### Challenge
Your task is to copy the material exactly.

◆ ◆ ◆ ◆ ◆

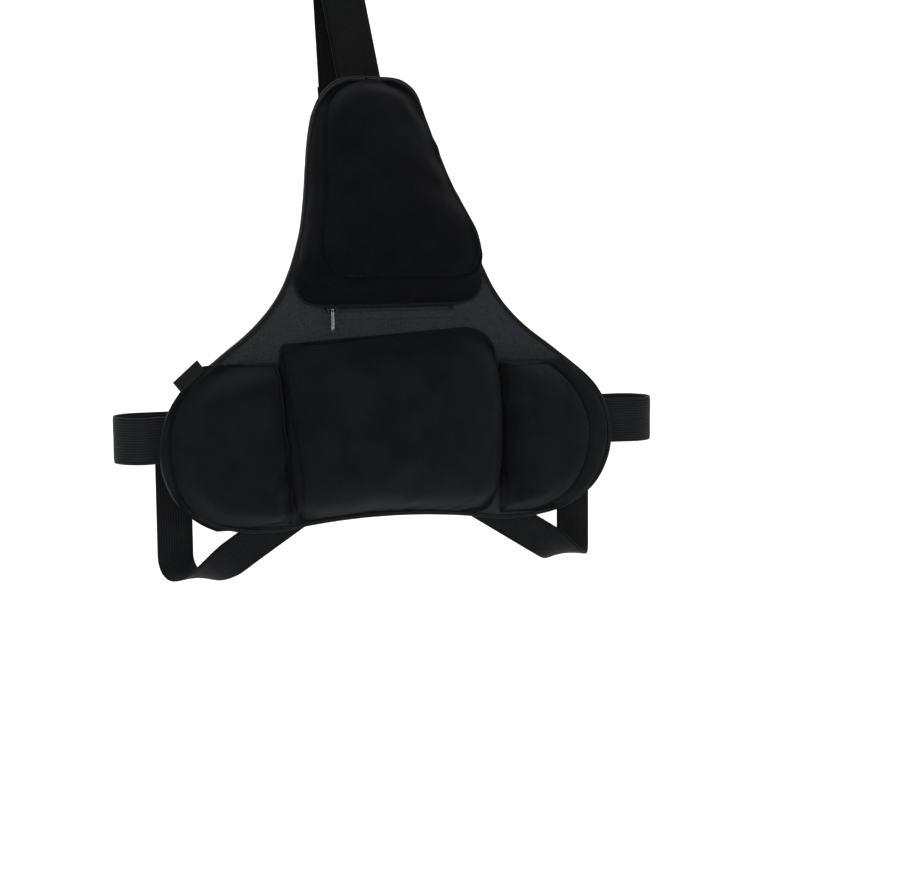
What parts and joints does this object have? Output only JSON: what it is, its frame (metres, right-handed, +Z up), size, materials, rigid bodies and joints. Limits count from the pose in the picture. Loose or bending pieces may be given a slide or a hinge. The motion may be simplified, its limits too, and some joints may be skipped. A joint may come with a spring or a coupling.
{
  "type": "lumbar support cushion",
  "caption": "Strap-on lumbar support: a bottle-shaped fabric back panel with an upper back pad, a lumbar roll, wing pads, a zip and webbing straps round a chair back.",
  "frame": {"origin": "on the rear face of the back panel, on its centre line, level with the side straps", "axes": "+Z up along the back panel's flat lower part, -Y out of the pads towards the sitter, +X to the right as seen from the front"},
  "size_m": [0.4714, 0.1545, 0.5011],
  "materials": {
    "pad_fabric": "matt knitted polyester",
    "mesh_fabric": "heathered spacer mesh",
    "foam": "open-cell memory foam",
    "webbing": "ribbed woven webbing",
    "binding": "woven tape",
    "plastic": "fine moulded texture",
    "board": "smooth sheet",
    "nickel": "bright nickel",
    "label": "satin woven tab"
  },
  "bodies": {
    "cushion": {"backing_rear_panel": "mesh_fabric", "backing_stiffener": "board", "backing_front_panel": "mesh_fabric", "edge_binding": "binding", "upper_pad_cover": "pad_fabric", "upper_pad_foam": "foam", "upper_pad_piping": "binding", "lumbar_pad_cover": "pad_fabric", "lumbar_pad_foam": "foam", "left_wing_cover": "pad_fabric", "left_wing_foam": "foam", "right_wing_cover": "pad_fabric", "right_wing_foam": "foam", "zip_tape_upper": "binding", "zip_tape_lower": "binding", "zip_teeth": "plastic", "zip_stop_left": "nickel", "zip_stop_right": "nickel", "side_label": "label", "left_strap_front": "webbing", "left_strap_fold": "webbing", "left_strap_rear": "webbing", "right_strap_front": "webbing", "right_strap_fold": "webbing", "right_strap_rear": "webbing", "right_strap_tail": "webbing", "lower_left_strap_front": "webbing", "lower_left_strap_fold": "webbing", "lower_left_strap_rear": "webbing", "lower_right_strap_front": "webbing", "lower_right_strap_fold": "webbing", "lower_right_strap_rear": "webbing", "top_strap_front": "webbing", "top_strap_fold": "webbing", "top_strap_rear": "webbing", "top_strap_tail": "webbing", "top_strap_loop": "webbing", "buckle_socket": "plastic"},
    "zip_slider": {"zip_slider": "nickel"},
    "zip_pull": {"zip_pull": "nickel"},
    "buckle_plug": {"buckle_plug": "plastic", "left_strap_tail": "webbing"},
    "left_adjuster": {"left_adjuster": "plastic"},
    "right_adjuster": {"right_adjuster": "plastic"},
    "top_adjuster": {"top_adjuster": "plastic"}
  },
  "joints": [
    {"name": "zip_slide", "type": "slide", "parent": "cushion", "child": "zip_slider", "axis": [1, 0, 0], "range_m": [0, 0.098]},
    {"name": "zip_pull_swing", "type": "hinge", "parent": "zip_slider", "child": "zip_pull", "pos_m": [-0.05, -0.0116, 0.101], "axis": [-1, 0, 0], "range_deg": [-8, 115]},
    {"name": "buckle_release", "type": "slide", "parent": "cushion", "child": "buckle_plug", "axis": [-1, 0, 0], "range_m": [0, 0.03], "deforming": ["left_strap_rear"]},
    {"name": "left_adjuster_slide", "type": "slide", "parent": "cushion", "child": "left_adjuster", "axis": [-1, 0, 0], "range_m": [-0.034, 0.034]},
    {"name": "right_adjuster_slide", "type": "slide", "parent": "cushion", "child": "right_adjuster", "axis": [1, 0, 0], "range_m": [-0.02, 0.035]},
    {"name": "top_adjuster_slide", "type": "slide", "parent": "cushion", "child": "top_adjuster", "axis": [0, -0.186, -0.9825], "range_m": [-0.06, 0.04]}
  ]
}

◆ ◆ ◆ ◆ ◆

### Solution for this problem
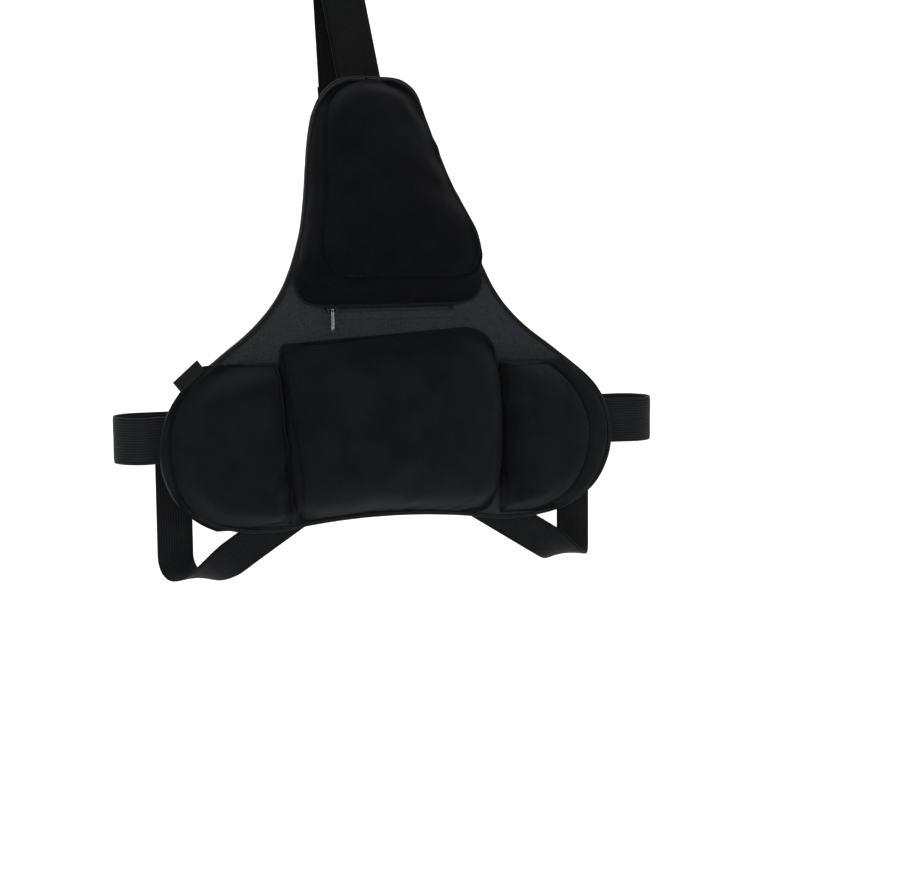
What parts and joints does this object have? Output only JSON: what it is, its frame (metres, right-handed, +Z up), size, materials, rigid bodies and joints. Limits count from the pose in the picture. Loose or bending pieces may be given a slide or a hinge. The motion may be simplified, its limits too, and some joints may be skipped. A joint may come with a spring or a coupling.
{
  "type": "lumbar support cushion",
  "caption": "Strap-on lumbar support: a bottle-shaped fabric back panel with an upper back pad, a lumbar roll, wing pads, a zip and webbing straps round a chair back.",
  "frame": {"origin": "on the rear face of the back panel, on its centre line, level with the side straps", "axes": "+Z up along the back panel's flat lower part, -Y out of the pads towards the sitter, +X to the right as seen from the front"},
  "size_m": [0.4714, 0.1545, 0.5011],
  "materials": {
    "pad_fabric": "matt knitted polyester",
    "mesh_fabric": "heathered spacer mesh",
    "foam": "open-cell memory foam",
    "webbing": "ribbed woven webbing",
    "binding": "woven tape",
    "plastic": "fine moulded texture",
    "board": "smooth sheet",
    "nickel": "bright nickel",
    "label": "satin woven tab"
  },
  "bodies": {
    "cushion": {"backing_rear_panel": "mesh_fabric", "backing_stiffener": "board", "backing_front_panel": "mesh_fabric", "edge_binding": "binding", "upper_pad_cover": "pad_fabric", "upper_pad_foam": "foam", "upper_pad_piping": "binding", "lumbar_pad_cover": "pad_fabric", "lumbar_pad_foam": "foam", "left_wing_cover": "pad_fabric", "left_wing_foam": "foam", "right_wing_cover": "pad_fabric", "right_wing_foam": "foam", "zip_tape_upper": "binding", "zip_tape_lower": "binding", "zip_teeth": "plastic", "zip_stop_left": "nickel", "zip_stop_right": "nickel", "side_label": "label", "left_strap_front": "webbing", "left_strap_fold": "webbing", "left_strap_rear": "webbing", "right_strap_front": "webbing", "right_strap_fold": "webbing", "right_strap_rear": "webbing", "right_strap_tail": "webbing", "lower_left_strap_front": "webbing", "lower_left_strap_fold": "webbing", "lower_left_strap_rear": "webbing", "lower_right_strap_front": "webbing", "lower_right_strap_fold": "webbing", "lower_right_strap_rear": "webbing", "top_strap_front": "webbing", "top_strap_fold": "webbing", "top_strap_rear": "webbing", "top_strap_tail": "webbing", "top_strap_loop": "webbing", "buckle_socket": "plastic"},
    "zip_slider": {"zip_slider": "nickel"},
    "zip_pull": {"zip_pull": "nickel"},
    "buckle_plug": {"buckle_plug": "plastic", "left_strap_tail": "webbing"},
    "left_adjuster": {"left_adjuster": "plastic"},
    "right_adjuster": {"right_adjuster": "plastic"},
    "top_adjuster": {"top_adjuster": "plastic"}
  },
  "joints": [
    {"name": "zip_slide", "type": "slide", "parent": "cushion", "child": "zip_slider", "axis": [1, 0, 0], "range_m": [0, 0.098]},
    {"name": "zip_pull_swing", "type": "hinge", "parent": "zip_slider", "child": "zip_pull", "pos_m": [-0.05, -0.0116, 0.101], "axis": [-1, 0, 0], "range_deg": [-8, 115]},
    {"name": "buckle_release", "type": "slide", "parent": "cushion", "child": "buckle_plug", "axis": [-1, 0, 0], "range_m": [0, 0.03], "deforming": ["left_strap_rear"]},
    {"name": "left_adjuster_slide", "type": "slide", "parent": "cushion", "child": "left_adjuster", "axis": [-1, 0, 0], "range_m": [-0.034, 0.034]},
    {"name": "right_adjuster_slide", "type": "slide", "parent": "cushion", "child": "right_adjuster", "axis": [1, 0, 0], "range_m": [-0.02, 0.035]},
    {"name": "top_adjuster_slide", "type": "slide", "parent": "cushion", "child": "top_adjuster", "axis": [0, -0.186, -0.9825], "range_m": [-0.06, 0.04]}
  ]
}